*Work instructions*
Copy each line of the data below with the word "bodies".

*Dataset section*

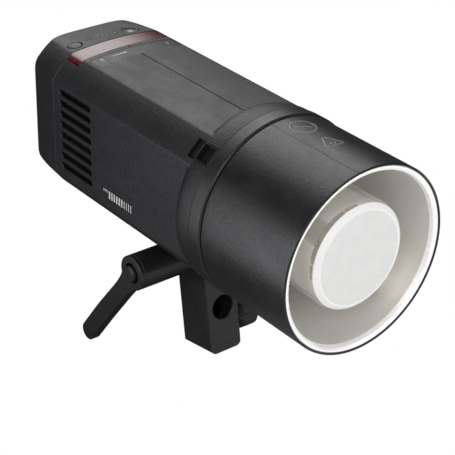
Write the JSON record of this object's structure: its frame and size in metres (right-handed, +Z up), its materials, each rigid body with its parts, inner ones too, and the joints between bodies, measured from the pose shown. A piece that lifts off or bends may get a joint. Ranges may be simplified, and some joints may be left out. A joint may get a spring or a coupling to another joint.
{
  "type": "monolight strobe",
  "caption": "Battery studio flash head with bell reflector, frosted glass dome, slide-out battery and a tilting stand bracket with clamping lever.",
  "frame": {"origin": "point on the stand bracket's flat bottom face, on the centre plane, in front of the stand socket's mouth, at rest", "axes": "-Y is the way the light faces, +Z is up with the head level, X runs along the tilt axis; the bracket leans 9.15 degrees forward of vertical at rest"},
  "size_m": [0.1246, 0.2906, 0.2063],
  "materials": {
    "case_plastic": "fine spark-eroded texture, charcoal black",
    "panel_plastic": "satin black panel",
    "key_plastic": "smooth dark grey keys",
    "tube_coat": "spun aluminium with a fine matt black powder coat",
    "ring_coat": "die-cast aluminium with a fine satin black powder coat",
    "reflector_silver": "satin anodised",
    "steel": "turned and zinc plated",
    "chrome": "bright plated",
    "brass": "turned",
    "frosted_glass": "frosted borosilicate",
    "quartz": "clear quartz",
    "ceramic": "unglazed white",
    "red_window": "clear red acrylic",
    "screen": "gloss cover lens",
    "rubber": "moulded black",
    "circuit_board": "green solder mask",
    "capacitor_sleeve": "shrink sleeve",
    "light_guide": "translucent white"
  },
  "bodies": {
    "head": {"housing_left": "case_plastic", "housing_right": "case_plastic", "front_ring": "ring_coat", "rear_cover": "case_plastic", "status_window": "red_window", "sensor_strip": "panel_plastic", "control_panel": "panel_plastic", "display_window": "screen", "display_module": "light_guide", "control_board": "circuit_board", "battery_led_guide": "light_guide", "sync_jack": "steel", "usb_socket": "steel", "glass_dome": "frosted_glass", "flash_tube": "quartz", "modelling_lamp": "ceramic", "tube_base": "ceramic", "lamp_bulkhead": "steel", "chassis_tray": "steel", "capacitor_upper": "capacitor_sleeve", "capacitor_lower": "capacitor_sleeve", "power_board": "circuit_board", "transformer": "panel_plastic", "heat_sink": "steel", "fan_frame": "panel_plastic", "battery_bay": "panel_plastic", "bay_contacts": "brass", "foot_plate": "ring_coat", "foot_screw_1": "steel", "foot_screw_2": "steel", "foot_screw_3": "steel", "foot_screw_4": "steel"},
    "bracket": {"stand_bracket": "ring_coat", "friction_disc_left": "rubber", "friction_disc_right": "rubber", "clamp_bolt": "steel", "thrust_bush": "brass"},
    "slider": {"release_slider": "case_plastic", "lock_pin": "steel"},
    "reflector": {"reflector_tube": "tube_coat", "reflector_cone": "reflector_silver", "bayonet_collar": "steel"},
    "battery": {"battery_pack": "case_plastic"},
    "lock_button": {"battery_lock_button": "key_plastic"},
    "check_button": {"battery_check_button": "key_plastic"},
    "dial": {"set_dial": "key_plastic"},
    "dial_key": {"set_button": "key_plastic"},
    "mode_key": {"mode_button": "key_plastic"},
    "group_key": {"group_button": "key_plastic"},
    "lamp_key": {"lamp_button": "key_plastic"},
    "test_key": {"test_button": "key_plastic"},
    "flap": {"port_cover": "rubber"},
    "fan": {"fan_rotor": "key_plastic"},
    "lever_nut": {"lever_insert": "steel", "lever_button": "ring_coat"},
    "lever": {"lever_handle": "ring_coat"},
    "shoe": {"lock_shoe": "brass"},
    "knob": {"lock_knob": "rubber", "lock_screw": "chrome"}
  },
  "joints": [
    {"name": "head_tilt", "type": "hinge", "parent": "bracket", "child": "head", "pos_m": [0, 0.02478, 0.06833], "axis": [1, 0, 0], "range_deg": [-75, 60]},
    {"name": "lever_turn", "type": "hinge", "parent": "bracket", "child": "lever_nut", "pos_m": [0, 0.02478, 0.06833], "axis": [1, 0, 0], "range_deg": [-55, 55]},
    {"name": "lever_lift", "type": "slide", "parent": "lever_nut", "child": "lever", "axis": [-1, 0, 0], "range_m": [0, 0.005], "stiffness_N_per_m": 300, "springref_m": -0.001},
    {"name": "lock_feed", "type": "slide", "parent": "bracket", "child": "shoe", "axis": [-1, 0, 0], "range_m": [0, 0.0025]},
    {"name": "lock_turn", "type": "hinge", "parent": "shoe", "child": "knob", "pos_m": [0.02, 0.01423, 0.01381], "axis": [-1, 0, 0], "range_deg": [0, 720]},
    {"name": "release_slide", "type": "slide", "parent": "head", "child": "slider", "axis": [0, 1, 0], "range_m": [0, 0.006], "stiffness_N_per_m": 200, "springref_m": -0.001},
    {"name": "reflector_turn", "type": "hinge", "parent": "head", "child": "reflector", "pos_m": [0, -0.09022, 0.13183], "axis": [0, -1, 0], "range_deg": [0, 20]},
    {"name": "battery_slide", "type": "slide", "parent": "head", "child": "battery", "axis": [1, 0, 0], "range_m": [0, 0.045]},
    {"name": "battery_lock_press", "type": "slide", "parent": "head", "child": "lock_button", "axis": [0, 0, -1], "range_m": [0, 0.0015], "stiffness_N_per_m": 400, "springref_m": -0.0005},
    {"name": "battery_check_press", "type": "slide", "parent": "head", "child": "check_button", "axis": [0, 0, -1], "range_m": [0, 0.001], "stiffness_N_per_m": 400, "springref_m": -0.0005},
    {"name": "dial_turn", "type": "hinge", "parent": "head", "child": "dial", "pos_m": [0, 0.15778, 0.11183], "axis": [0, -1, 0], "continuous": true},
    {"name": "set_press", "type": "slide", "parent": "dial", "child": "dial_key", "axis": [0, -1, 0], "range_m": [0, 0.0008], "stiffness_N_per_m": 400, "springref_m": -0.0003},
    {"name": "mode_press", "type": "slide", "parent": "head", "child": "mode_key", "axis": [0, -1, 0], "range_m": [0, 0.0008], "stiffness_N_per_m": 400, "springref_m": -0.0003},
    {"name": "group_press", "type": "slide", "parent": "head", "child": "group_key", "axis": [0, -1, 0], "range_m": [0, 0.0008], "stiffness_N_per_m": 400, "springref_m": -0.0003},
    {"name": "lamp_press", "type": "slide", "parent": "head", "child": "lamp_key", "axis": [0, -1, 0], "range_m": [0, 0.0008], "stiffness_N_per_m": 400, "springref_m": -0.0003},
    {"name": "test_press", "type": "slide", "parent": "head", "child": "test_key", "axis": [0, -1, 0], "range_m": [0, 0.0008], "stiffness_N_per_m": 400, "springref_m": -0.0003},
    {"name": "port_flap", "type": "hinge", "parent": "head", "child": "flap", "pos_m": [0, 0.15868, 0.08523], "axis": [-1, 0, 0], "range_deg": [0, 100]},
    {"name": "fan_spin", "type": "hinge", "parent": "head", "child": "fan", "pos_m": [-0.0417, 0.09978, 0.13423], "axis": [1, 0, 0], "continuous": true}
  ],
  "couplings": [
    {"joint": "lock_feed", "follows": "lock_turn", "m_per_rad": 0.0001989}
  ]
}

*Full response*
Write the JSON record of this object's structure: its frame and size in metres (right-handed, +Z up), its materials, each rigid body with its parts, inner ones too, and the joints between bodies, measured from the pose shown. A piece that lifts off or bends may get a joint. Ranges may be simplified, and some joints may be left out. A joint may get a spring or a coupling to another joint.
  "bodies": {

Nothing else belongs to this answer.